Suppose to have a dataset containing feature vectors representing some people. Each feature vector contains mixed type of attributes (e.g. sex, age, height, hair color, favourite film, ...).
For example, these could be some instances:
["Male", 28, 1.72, "brown", "star wars rebels", ...],
["Female", 33, 1.65, "blonde", "seven pounds", ...],
["Female", 19, 1.60, "blonde", "star trek", ...],
["Male", 37, 1.84, "black", "star wars return of the jedi", ...],
...
I want to cluster these people to find groups of similar people. There are several type of attributes. In particular, the sex is a binary attribute, the age is a discrete value, the height is a continuous value, the hair color is a categorical (aka nominal) attribute (i.e. has a finite set of values), but the last attribute is a string with infinite values. I found nothing in letterature about string values.

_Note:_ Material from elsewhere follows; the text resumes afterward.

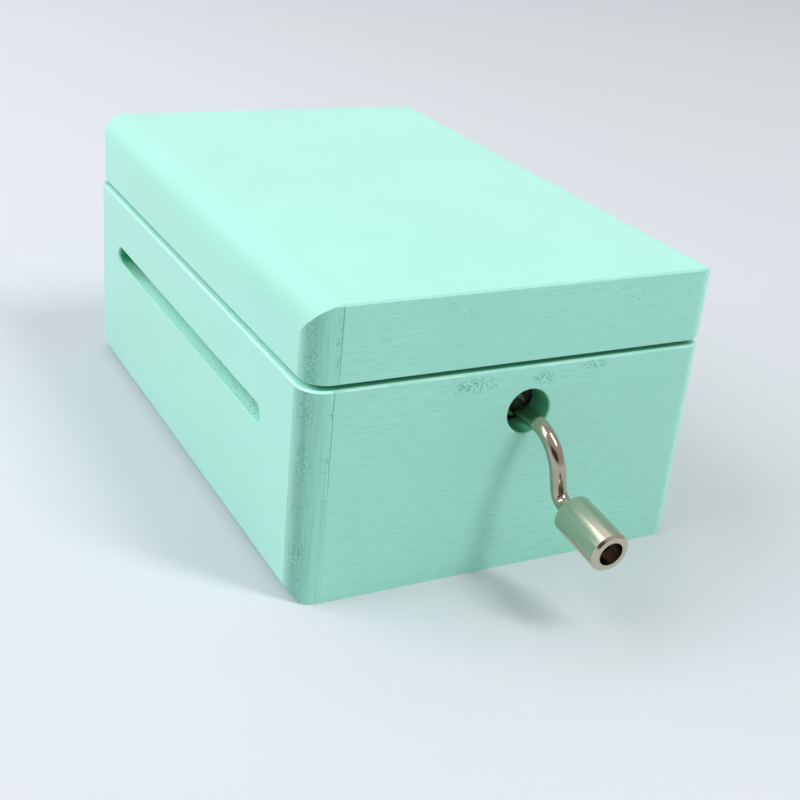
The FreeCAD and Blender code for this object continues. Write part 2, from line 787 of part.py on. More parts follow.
def make_pressure_roller():
    along = V(0, 1, 0)
    core_front = V(drive_x, strip_centre_y - strip_width / 2, pressure_z)
    core = facet_rod(core_front, along, pressure_roller_radius, strip_width, roller_sides)
    neck_front = front_inner + gear_end_play
    neck = facet_rod(V(drive_x, neck_front, pressure_z), along, neck_radius,
                     back_inner - gear_end_play - neck_front)
    journals = rod_y(drive_x, pressure_z, front_outer, back_outer, pressure_journal_radius)
    export("pressure_roller", core.fuse([neck, journals]).removeSplitter())


def guide_plate(x0, x1, z0, z1, tab_xs):
    plate = block(x0, x1, front_inner, back_inner, z0, z1)
    tabs = [block(x - tab_width / 2, x + tab_width / 2, front_outer, back_outer, z0, z1) for x in tab_xs]
    return plate.fuse(tabs).removeSplitter()


def star_slots(z0, z1):
    """One slot for each star wheel through a guide plate."""
    level = min(abs(star_z - z0), abs(star_z - z1))
    reach = math.sqrt(star_tip_radius ** 2 - level ** 2) + guide_slot_end_clearance
    half = star_thickness / 2 + guide_slot_side_clearance
    ys = [first_note_y + note_pitch * i for i in range(note_count)]
    return [block(star_x - reach, star_x + reach, y - half, y + half, z0, z1) for y in ys]


def make_guides():
    lower = guide_plate(-plate_reach, plate_reach, lower_plate_bottom, lower_plate_top, lower_tab_xs)
    window = pressure_roller_radius + guide_slot_end_clearance
    half = strip_width / 2 + 1.0
    lower = lower.cut(star_slots(lower_plate_bottom, lower_plate_top))
    lower = lower.cut(block(drive_x - window, drive_x + window, strip_centre_y - half,
                            strip_centre_y + half, lower_plate_bottom, lower_plate_top))
    right = drive_x - ring_radius - 2 * guide_slot_end_clearance
    upper = guide_plate(-plate_reach, right, upper_plate_bottom, upper_plate_top, upper_tab_xs)
    upper = upper.cut(star_slots(upper_plate_bottom, upper_plate_top))
    export("lower_strip_guide", lower)
    export("upper_strip_guide", upper)


def make_star_wheels():
    turn = 2 * math.pi / star_teeth
    for i in range(note_count):
        y0 = first_note_y + note_pitch * i - star_thickness / 2
        points = []
        for k in range(star_teeth):
            middle = math.pi / 2 + k * turn
            side = [(star_tip_radius, middle), (star_root_radius, middle + turn / 2)]
            points.extend([V(star_x + r * math.cos(t), y0, star_z + r * math.sin(t)) for r, t in side])
        star = prism(points, V(0, star_thickness, 0))
        bore = star_axle_radius + star_running_clearance
        star = star.cut(facet_bore(V(star_x, y0, star_z), V(0, 1, 0), bore, star_thickness, 8))
        export("star_wheel_%02d" % (i + 1), star)


def spacer_tab(y0, clearance):
    left = star_x - star_tip_radius - guide_slot_end_clearance - spacer_bar_back
    half = spacer_bar_thickness / 2 + clearance
    return block(left - clearance, left + spacer_tab_width + clearance, y0, y0 + frame_thickness,
                 star_z - half, star_z + half)


def make_star_axle():
    slot_left = star_x - star_tip_radius - guide_slot_end_clearance
    left = slot_left - spacer_bar_back
    right = star_x - star_axle_radius - spacer_axle_gap
    low = star_z - spacer_bar_thickness / 2
    high = star_z + spacer_bar_thickness / 2
    bar = block(left, right, front_inner, back_inner, low, high)
    bar = bar.fuse([spacer_tab(front_outer, 0), spacer_tab(back_inner, 0)]).removeSplitter()
    half = star_thickness / 2 + spacer_side_clearance
    ys = [first_note_y + note_pitch * i for i in range(note_count)]
    bar = bar.cut([block(slot_left, right, y - half, y + half, low, high) for y in ys])
    export("star_axle", rod_y(star_x, star_z, front_outer, back_outer, star_axle_radius))
    export("star_spacer_bar", bar)


def comb_screw_ys():
    spacing = star_width / comb_screw_count
    return [strip_centre_y + (k - (comb_screw_count - 1) / 2) * spacing for k in range(comb_screw_count)]


def comb_screw_shank(y, bottom, top):
    return facet_rod(V(bridge_middle, y, bottom), V(0, 0, 1), comb_screw_radius, top - bottom)


def make_comb():
    low = comb_underside
    top = low + comb_root_thickness
    y0 = first_note_y - note_pitch
    y1 = first_note_y + star_width + note_pitch
    root_bass = comb_tip_x - bass_tine_length
    root_treble = comb_tip_x - treble_tine_length
    body = prism([V(bridge_left, y0, low), V(root_bass, y0, low), V(root_treble, y1, low),
                  V(bridge_left, y1, low)], V(0, 0, comb_root_thickness))
    half = (note_pitch - tine_gap) / 2
    tines = []
    weights = []
    for i in range(note_count):
        y = first_note_y + note_pitch * i
        tines.append(block(bridge_middle, comb_tip_x, y - half, y + half, low, low + tine_thickness))
        if i < weighted_tines:
            right = star_x - star_tip_radius - guide_slot_end_clearance
            left = right - weight_length + weight_length_step * i
            side = half - weight_side_clearance
            weights.append(block(left, right, y - side, y + side, low - weight_height, low))
    comb = body.fuse(tines).removeSplitter()
    shank_bottom = low - comb_screw_reach
    head_top = top + comb_screw_head_height
    half_slot = screw_slot_width / 2
    screws = []
    for y in comb_screw_ys():
        head = facet_rod(V(bridge_middle, y, top), V(0, 0, 1), comb_screw_head_radius,
                         comb_screw_head_height, 16)
        reach = comb_screw_head_radius + 1
        slot = block(bridge_middle - reach, bridge_middle + reach, y - half_slot, y + half_slot,
                     head_top - screw_slot_depth, head_top)
        shank = comb_screw_shank(y, shank_bottom, top)
        screws.append(head.cut(slot).fuse(shank).removeSplitter())
    holes = [comb_screw_shank(y, shank_bottom, top) for y in comb_screw_ys()]
    bridge = block(bridge_left, bridge_right, front_inner, back_inner, bridge_bottom, low)
    bridge = bridge.cut(holes).cut(bridge_screws())
    export("comb", comb.cut(holes))
    export("comb_weights", *weights)
    export("comb_screws", *screws)
    export("comb_bridge", bridge)
    export("frame_screws", *bridge_screws(), *bracket_screws())


def crank_place(along, away):
    """Point of the crank's plane: along the shaft towards the front, and away from its axis."""
    across = away * math.sin(crank_swing)
    return V(crank_x + across, -half_depth - along, crank_z - away * math.cos(crank_swing))


def crank_bend(along, away, radius, start, stop):
    """Bend of the wire; the angles are the wire's slope to the shaft at both ends."""
    sign = 1 if stop > start else -1
    centre = (along - sign * radius * math.sin(start), away + sign * radius * math.cos(start))
    end = (centre[0] + sign * radius * math.sin(stop), centre[1] - sign * radius * math.cos(stop))
    begin = crank_place(along, away)
    slope = crank_place(along + math.cos(start), away + math.sin(start)) - begin
    across = V(math.cos(crank_swing), 0, math.sin(crank_swing))
    ring = Part.Face(Part.Wire(Part.makeCircle(wire_radius, begin, slope)))
    bend = ring.revolve(crank_place(*centre), across, math.degrees(stop - start))
    return bend, end


def crank_run(first, last):
    begin = crank_place(*first)
    run = crank_place(*last) - begin
    return Part.makeCylinder(wire_radius, run.Length, begin, run)


def make_crank():
    begin = (shaft_front_reach + inner_y - half_depth, 0.0)
    first = (crank_straight, 0.0)
    bend_one, bend_end = crank_bend(first[0], first[1], crank_bend_radius, 0.0, crank_arm_angle)
    arm_end = (bend_end[0] + crank_arm_length * math.cos(crank_arm_angle),
               bend_end[1] + crank_arm_length * math.sin(crank_arm_angle))
    bend_two, grip_start = crank_bend(arm_end[0], arm_end[1], handle_bend_radius, crank_arm_angle,
                                      handle_droop)

    def on_grip(distance):
        return (grip_start[0] + distance * math.cos(handle_droop),
                grip_start[1] + distance * math.sin(handle_droop))

    grip_end = on_grip(knob_start + knob_length - knob_counterbore_depth + peened_head_height)
    wire = crank_run(begin, first).fuse([bend_one, crank_run(bend_end, arm_end), bend_two,
                                         crank_run(grip_start, grip_end)])
    thread_end = -inner_y - shaft_front_reach + wire_thread_length - 0.2
    thread = rod_y(crank_x, crank_z, -inner_y - shaft_front_reach, thread_end, wire_thread_radius)
    back = crank_place(*on_grip(knob_start))
    front = crank_place(*on_grip(knob_start + knob_length))
    axis = front - back
    axis.normalize()
    step = knob_length - knob_counterbore_depth
    gap = knob_bore_clearance
    peened = Part.makeCylinder(peened_head_radius, peened_head_height, back + axis * (step + gap), axis)
    collar = Part.makeCylinder(peened_head_radius, peened_head_height, back + axis * collar_recess, axis)
    wire = wire.fuse([thread, peened, collar]).removeSplitter()
    bore = wire_radius + gap
    back_depth = collar_recess + peened_head_height + gap
    profile = [(0, peened_head_radius + gap), (0, knob_radius - knob_edge), (knob_edge, knob_radius),
               (knob_length - knob_edge, knob_radius), (knob_length, knob_radius - knob_edge),
               (knob_length, knob_counterbore_radius), (step, knob_counterbore_radius), (step, bore),
               (back_depth, bore), (back_depth, peened_head_radius + gap)]
    export("crank_wire", wire)
    export("crank_knob", revolve_on(back, axis, profile))


make_case_body()
make_lid()
make_hinges()
make_magnets()
make_base()
make_frames()
make_bracket()
make_bushes()
make_crank_shaft()
make_drive_roller()
make_pressure_roller()
make_guides()
make_star_wheels()
make_star_axle()
make_comb()
make_crank()
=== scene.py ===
import math

import bpy
from mathutils import Matrix, Vector

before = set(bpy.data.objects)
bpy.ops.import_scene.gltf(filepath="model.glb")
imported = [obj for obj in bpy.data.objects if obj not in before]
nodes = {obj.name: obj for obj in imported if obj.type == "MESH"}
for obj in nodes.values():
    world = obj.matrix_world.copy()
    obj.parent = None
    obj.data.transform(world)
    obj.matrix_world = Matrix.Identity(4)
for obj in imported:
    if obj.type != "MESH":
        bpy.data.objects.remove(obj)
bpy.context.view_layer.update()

# Looks of a hand cranked music box in a mint green painted wooden case.
# Everything is in metres; the sizes below are given in millimetres.
MM = 0.001

# Places on the case that its finish follows
CASE_X = 34.6
CASE_Y = 52.0
INNER_X = 29.6
INNER_Y = 47.0
FLOOR_TOP = 4.0
SLOT_BOTTOM = 22.75
SLOT_TOP = 25.75
RIM_Z = 35.0
LID_RIM_Z = 35.8
LID_CEILING = 42.8
LID_TOP = 47.8
BODY_JOINT_X = -30.2
LID_JOINT_X = -29.6
HOLE_X = 2.6
HOLE_Z = 27.35
HOLE_RADIUS = 3.7

# Back end of the knob's axis, the way it points, and the radius of the opening at its front
KNOB_BACK = (4.66, -63.65, 15.79)
KNOB_AXIS = (0.018, -0.9932, -0.1153)
KNOB_OPENING = 1.95

PAINT = "#9FE6D2"
# Lighter paint that stands for painted light, on the ledge and in the slot
PAINT_PAINTED_LIGHT = "#B6FAE9"
# Near-white painted highlight along the paint that stands up below the rim
PAINT_RIDGE_HIGHLIGHT = "#D8FFF4"
# Deeper green for paint soaked into pores and joints, and partly painted shade in small pits and
# hollows
PAINT_SOAKED_AND_PIT_SHADE = "#3CA888"
PAINT_IN_SHADE = "#2FB483"
# Painted shade on the wall of the crank's hole
PAINT_SHADED_IN_HOLE = "#66C79C"
BIRCH = "#C9A97C"

# Rubbed spots under the rim, where the paint stands in small grains with painted shade between
# them: centre and reach
RUBBED_SPOTS_WITH_SHADE = [((-7.5, -52, 32.9), (5.5, 3, 1.5)), ((4.6, -52, 32.7), (2.6, 3, 1.4)),
                ((13.5, -52, 33.9), (3.2, 3, 0.9))]

# Tone of the board's end: how far round the corner, from 0 at the side to 1 at the front,
# and how bright. The greens between the two ends lose a little red and blue as well.
SOAKED_START = (0.84, 0.88, 0.86, 1)
SOAKED_STEPS = [(0.3, 0.70), (0.55, 0.62), (0.8, 0.77), (0.97, 0.93)]
SOAKED_STOP = (0.92, 0.95, 0.93, 1)

# How open the corner's joint is: share of the case's height, and opening
JOINT_AT_FLOOR = 0.15
JOINT_STEPS = [(0.3, 0.35), (0.55, 0.85), (0.73, 1.0), (0.75, 0.2), (0.82, 0.7), (0.9, 0.9)]

# The camera, fitted to the straight edges of the case in a picture of 800 pixels
PICTURE_PX = 800
FOCAL_PX = 1338.69
CENTRE_PX = (401.49, 400.79)
SENSOR_WIDTH = 36.0
CAMERA_AT = (-103.942, -202.689, 113.196)
CAMERA_RIGHT = (0.88854, -0.45025, 0.08819)
CAMERA_AHEAD = (0.44238, 0.78981, -0.42485)

# In metres: the point that the lamps look at, half the floor's width, and the dark card's corners
LIT_POINT = (0, 0, 0.03)
FLOOR_REACH = 6.0
FLAG_CORNERS = [(-0.9, -0.5, 0.05), (0.0, -0.95, 0.05), (0.0, -0.95, 0.5), (-0.9, -0.5, 0.5)]


def linear(hex_colour):
    """An sRGB hex colour as the linear colour that the shaders take."""
    channels = [int(hex_colour[i:i + 2], 16) / 255 for i in (1, 3, 5)]
    return [c / 12.92 if c <= 0.04045 else ((c + 0.055) / 1.055) ** 2.4 for c in channels] + [1.0]


def across(size_mm):
    """Noise scale that gives features about this many millimetres wide."""
    return 1.0 / (size_mm * MM)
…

I'm not looking for a particular algorithm, because I'm interested to experiment with several algorithms and not only one. A large part of the clustering algorithms work only with numeric attributes. In this case, categorical attributes can be a problem, but there are some methods to represent them in a numeric form (e.g. 1-of-n, aka one-hot encoding). The real issue is that I can't understand how to handle the string attributes, obviously I can't use the 1-of-n technique. I tried to search, but I didn't find anything.
Maybe an approach could be to use a certain hash function to "convert" the strings into numbers? I think this solution could lead to a wrong clustering (depending also from the hash function)